YOUR TASK: Every line of the material that follows must be printed again exactly.

RECORD EXTRACTS:
####

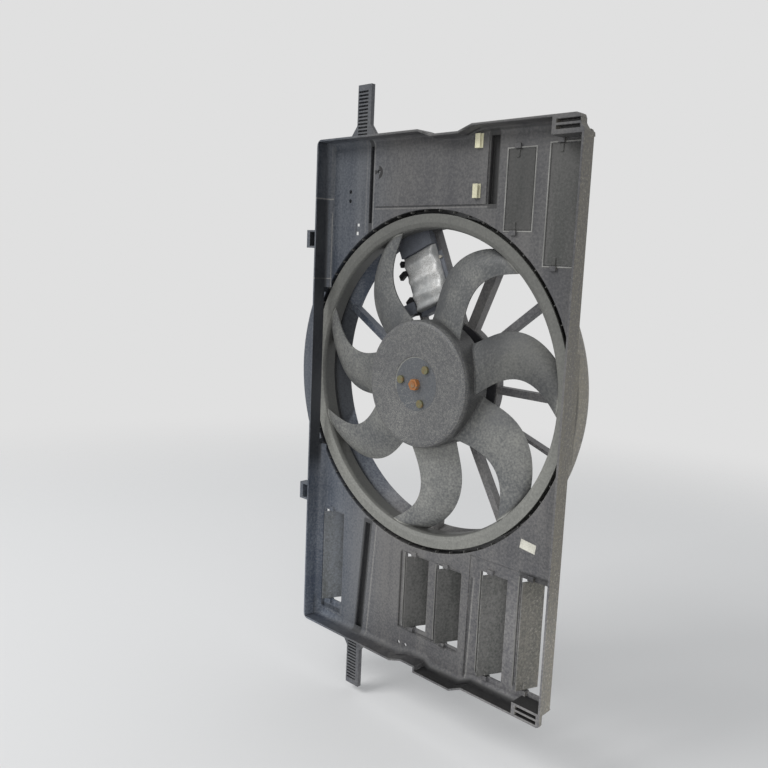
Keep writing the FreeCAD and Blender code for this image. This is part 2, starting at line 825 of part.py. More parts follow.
# Vent flaps: a vane on two pegs, a third of its width ahead of the pivot

def make_flap(name, vent):
    pivot = vent_pivot(vent)
    low, high = f"{vent}Foot + flapEndGap", f"{vent}Head - flapEndGap"
    face = ("pivotDeep - flapThick / 2", "pivotDeep + flapThick / 2")
    vane = block(name + "_vane", (f"{vent}At + flapGap", f"{vent}At + ventWide - flapGap"),
                 face, (low, high))
    pieces = [vane]
    for end, way in ((low, 1), (high, -1)):
        tip = f"{end} - {way} * (pegLength + flapEndGap - endPlay)"
        inner = f"{end} + {way} * knuckleLength"
        span = (tip, inner) if way == 1 else (inner, tip)
        pieces.append(post(name + "_peg", "pegRadius", pivot, "pivotDeep", span))
        root = (end, inner) if way == 1 else (inner, end)
        pieces.append(block(name + "_knuckle", (f"{pivot} - knuckleWide / 2", f"{pivot} + knuckleWide / 2"),
                            ("pivotDeep - knuckleWide / 2", "pivotDeep + knuckleWide / 2"), root))
    flap = join(name, pieces)
    flap.Placement = FreeCAD.Placement(
        FreeCAD.Vector(), FreeCAD.Rotation(FreeCAD.Vector(0, 0, 1), value(f"{vent}Open")),
        FreeCAD.Vector(value(pivot), value("pivotDeep"), 0))
    return flap


# The fan: hub, unevenly spaced sickle blades and the ring that joins their tips

blade_angles = [-2, -49, -102, -160, -204, -253, -311]

# from hub to ring: radius, then angle and depth of the leading and of the trailing edge
blade_stations = [
    ("hubRadius - bladeBite", -1, 4, 44.5, 20.5),
    ("hubRadius + 25", 9, 7, 39.8, 22),
    ("(hubRadius + ringRadius) / 2", 11.6, 9, 34.9, 22.8),
    ("ringRadius - 27", 7, 9.5, 26, 22.3),
    ("ringRadius + bladeBite", -1.5, 7.5, 9.5, 20.8),
]


def blade_point(radius, angle, depth):
    turn = math.radians(angle)
    return FreeCAD.Vector(radius * math.cos(turn), value("rimDepth") + depth, radius * math.sin(turn))


def make_blade(angle):
    """A cambered sheet through the stations, thickened towards the radiator."""
    rows = []
    for radius_text, lead, lead_depth, trail, trail_depth in blade_stations:
        radius = value(radius_text)
        row = []
        for share in (0, 0.25, 0.5, 0.75, 1):
            bow = value("bladeCamber") * 4 * share * (1 - share)
            row.append(blade_point(radius, angle + lead + (trail - lead) * share,
                                   lead_depth + (trail_depth - lead_depth) * share - bow))
        rows.append(row)
    surface = Part.BSplineSurface()
    surface.interpolate(rows)
    sheet_face = surface.toShape()
    blade = sheet_face.makeOffsetShape(value("bladeThick"), 0.01, fill=True)
    made = doc.addObject("Part::Feature", "blade")
    made.Shape = blade if blade.Volume > 0 else blade.reversed()
    return made


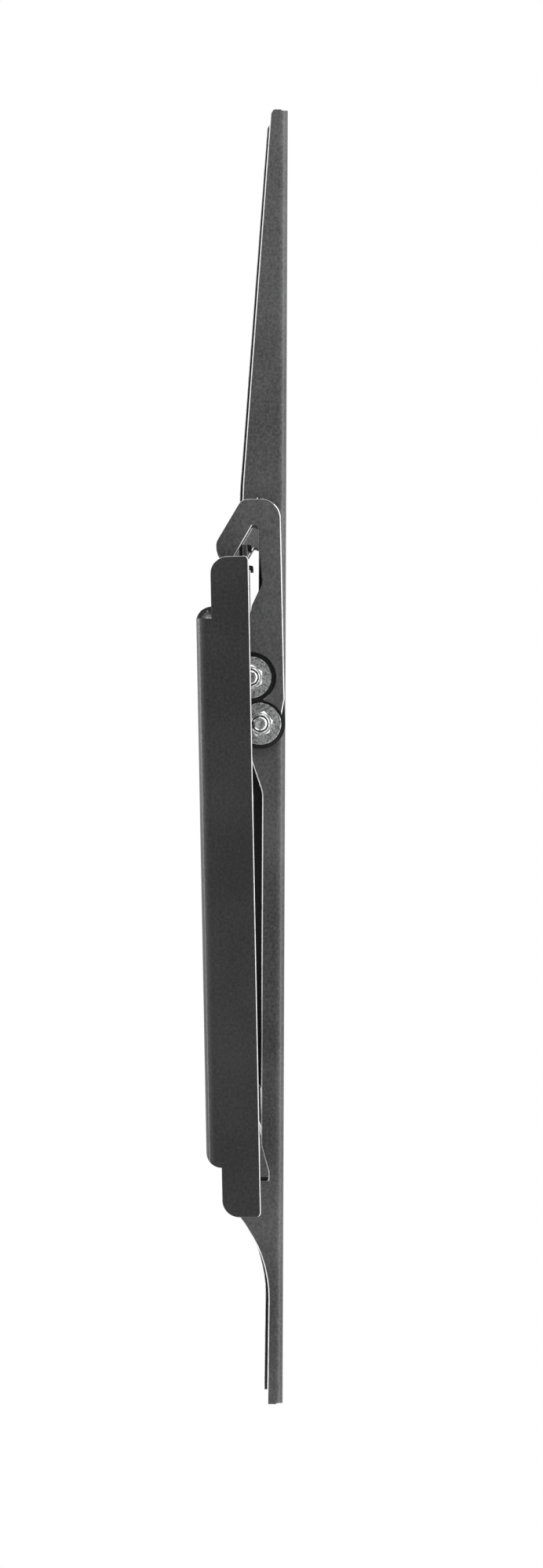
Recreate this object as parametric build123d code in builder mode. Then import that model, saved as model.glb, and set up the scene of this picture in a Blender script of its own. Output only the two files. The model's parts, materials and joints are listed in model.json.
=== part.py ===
from build123d import *
import os
from math import atan2, cos, degrees, hypot, radians, sin

os.makedirs("parts", exist_ok=True)

# A low-profile tilting wall mount for a flat television.
# A wide formed steel plate is bolted to the wall. Two upright arms hang on its rails, and the
# television is bolted to their front faces. Each arm tilts on a pair of hook brackets.
#
# Axes: X across, Z up, and Y into the wall. The wall plate's back face lies on Y = 0.
# Side profiles are drawn as (depth, height): depth is the distance out from the wall, so it is -Y.
# "Outboard" is the distance from an arm's own middle plane towards the nearer end of the plate.

# ---- driving dimensions, mm ----
# wall plate
PLATE_WIDTH = 600.0
PLATE_HEIGHT = 231.8
PLATE_SHEET = 1.5
CHEEK_DEPTH = 18.7
CHEEK_STEP = 5.3            # how far the cheeks stand off the wall above and below the shelves
CHEEK_BEND = 4.5            # outside radius of the bend between the panel and a cheek
SHELF_HEIGHT = 98.5         # outer face of each shelf, above and below the middle
LIP_DEPTH = 18.3            # front face of both rail lips
TOP_LIP = 120.0
BOTTOM_LIP = -104.8
FORM_RADIUS = 4.0           # inside radius of the bends along the shelves
NOTCH_TOP = 94.4            # the cheeks' upper step, which shows the end of the shelf's bend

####

TASK OUTPUT:
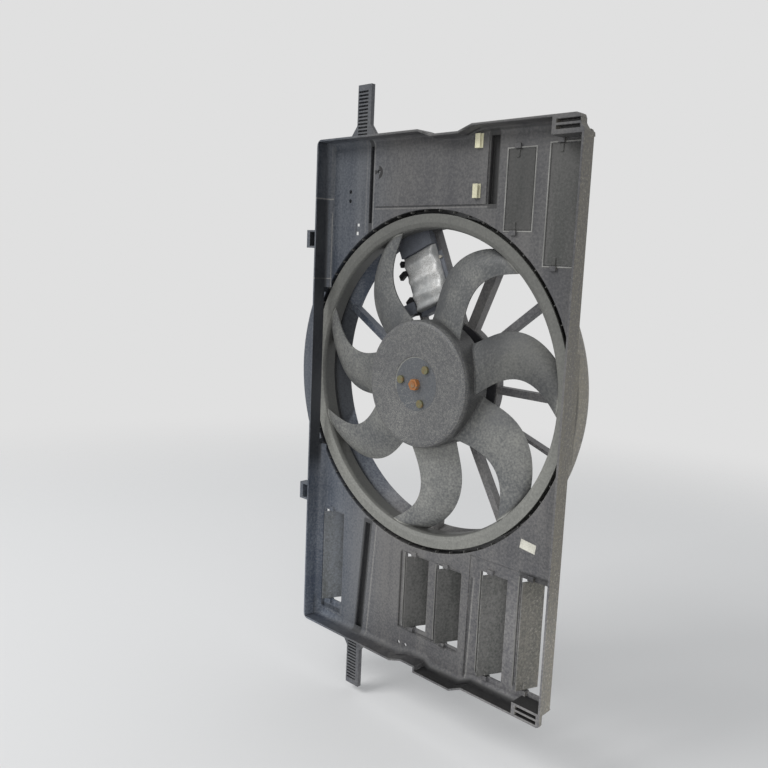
Keep writing the FreeCAD and Blender code for this image. This is part 2, starting at line 825 of part.py. More parts follow.
# Vent flaps: a vane on two pegs, a third of its width ahead of the pivot

def make_flap(name, vent):
    pivot = vent_pivot(vent)
    low, high = f"{vent}Foot + flapEndGap", f"{vent}Head - flapEndGap"
    face = ("pivotDeep - flapThick / 2", "pivotDeep + flapThick / 2")
    vane = block(name + "_vane", (f"{vent}At + flapGap", f"{vent}At + ventWide - flapGap"),
                 face, (low, high))
    pieces = [vane]
    for end, way in ((low, 1), (high, -1)):
        tip = f"{end} - {way} * (pegLength + flapEndGap - endPlay)"
        inner = f"{end} + {way} * knuckleLength"
        span = (tip, inner) if way == 1 else (inner, tip)
        pieces.append(post(name + "_peg", "pegRadius", pivot, "pivotDeep", span))
        root = (end, inner) if way == 1 else (inner, end)
        pieces.append(block(name + "_knuckle", (f"{pivot} - knuckleWide / 2", f"{pivot} + knuckleWide / 2"),
                            ("pivotDeep - knuckleWide / 2", "pivotDeep + knuckleWide / 2"), root))
    flap = join(name, pieces)
    flap.Placement = FreeCAD.Placement(
        FreeCAD.Vector(), FreeCAD.Rotation(FreeCAD.Vector(0, 0, 1), value(f"{vent}Open")),
        FreeCAD.Vector(value(pivot), value("pivotDeep"), 0))
    return flap


# The fan: hub, unevenly spaced sickle blades and the ring that joins their tips

blade_angles = [-2, -49, -102, -160, -204, -253, -311]

# from hub to ring: radius, then angle and depth of the leading and of the trailing edge
blade_stations = [
    ("hubRadius - bladeBite", -1, 4, 44.5, 20.5),
    ("hubRadius + 25", 9, 7, 39.8, 22),
    ("(hubRadius + ringRadius) / 2", 11.6, 9, 34.9, 22.8),
    ("ringRadius - 27", 7, 9.5, 26, 22.3),
    ("ringRadius + bladeBite", -1.5, 7.5, 9.5, 20.8),
]


def blade_point(radius, angle, depth):
    turn = math.radians(angle)
    return FreeCAD.Vector(radius * math.cos(turn), value("rimDepth") + depth, radius * math.sin(turn))


def make_blade(angle):
    """A cambered sheet through the stations, thickened towards the radiator."""
    rows = []
    for radius_text, lead, lead_depth, trail, trail_depth in blade_stations:
        radius = value(radius_text)
        row = []
        for share in (0, 0.25, 0.5, 0.75, 1):
            bow = value("bladeCamber") * 4 * share * (1 - share)
            row.append(blade_point(radius, angle + lead + (trail - lead) * share,
                                   lead_depth + (trail_depth - lead_depth) * share - bow))
        rows.append(row)
    surface = Part.BSplineSurface()
    surface.interpolate(rows)
    sheet_face = surface.toShape()
    blade = sheet_face.makeOffsetShape(value("bladeThick"), 0.01, fill=True)
    made = doc.addObject("Part::Feature", "blade")
    made.Shape = blade if blade.Volume > 0 else blade.reversed()
    return made


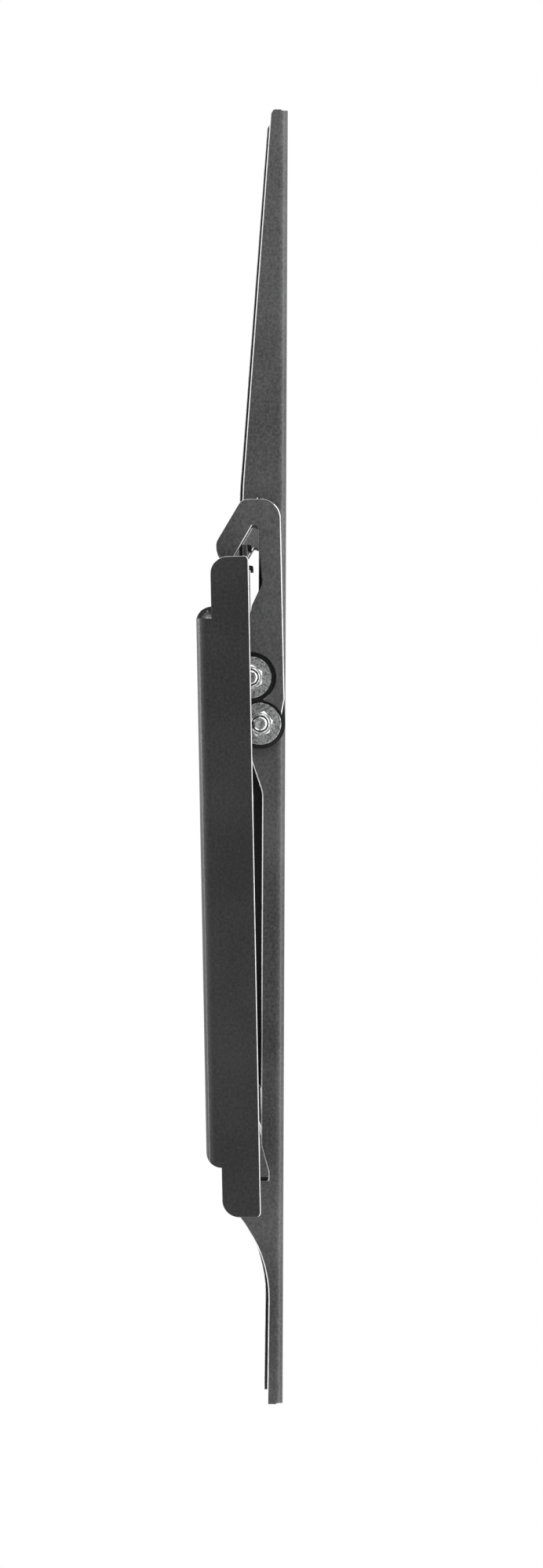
Recreate this object as parametric build123d code in builder mode. Then import that model, saved as model.glb, and set up the scene of this picture in a Blender script of its own. Output only the two files. The model's parts, materials and joints are listed in model.json.
=== part.py ===
from build123d import *
import os
from math import atan2, cos, degrees, hypot, radians, sin

os.makedirs("parts", exist_ok=True)

# A low-profile tilting wall mount for a flat television.
# A wide formed steel plate is bolted to the wall. Two upright arms hang on its rails, and the
# television is bolted to their front faces. Each arm tilts on a pair of hook brackets.
#
# Axes: X across, Z up, and Y into the wall. The wall plate's back face lies on Y = 0.
# Side profiles are drawn as (depth, height): depth is the distance out from the wall, so it is -Y.
# "Outboard" is the distance from an arm's own middle plane towards the nearer end of the plate.

# ---- driving dimensions, mm ----
# wall plate
PLATE_WIDTH = 600.0
PLATE_HEIGHT = 231.8
PLATE_SHEET = 1.5
CHEEK_DEPTH = 18.7
CHEEK_STEP = 5.3            # how far the cheeks stand off the wall above and below the shelves
CHEEK_BEND = 4.5            # outside radius of the bend between the panel and a cheek
SHELF_HEIGHT = 98.5         # outer face of each shelf, above and below the middle
LIP_DEPTH = 18.3            # front face of both rail lips
TOP_LIP = 120.0
BOTTOM_LIP = -104.8
FORM_RADIUS = 4.0           # inside radius of the bends along the shelves
NOTCH_TOP = 94.4            # the cheeks' upper step, which shows the end of the shelf's bend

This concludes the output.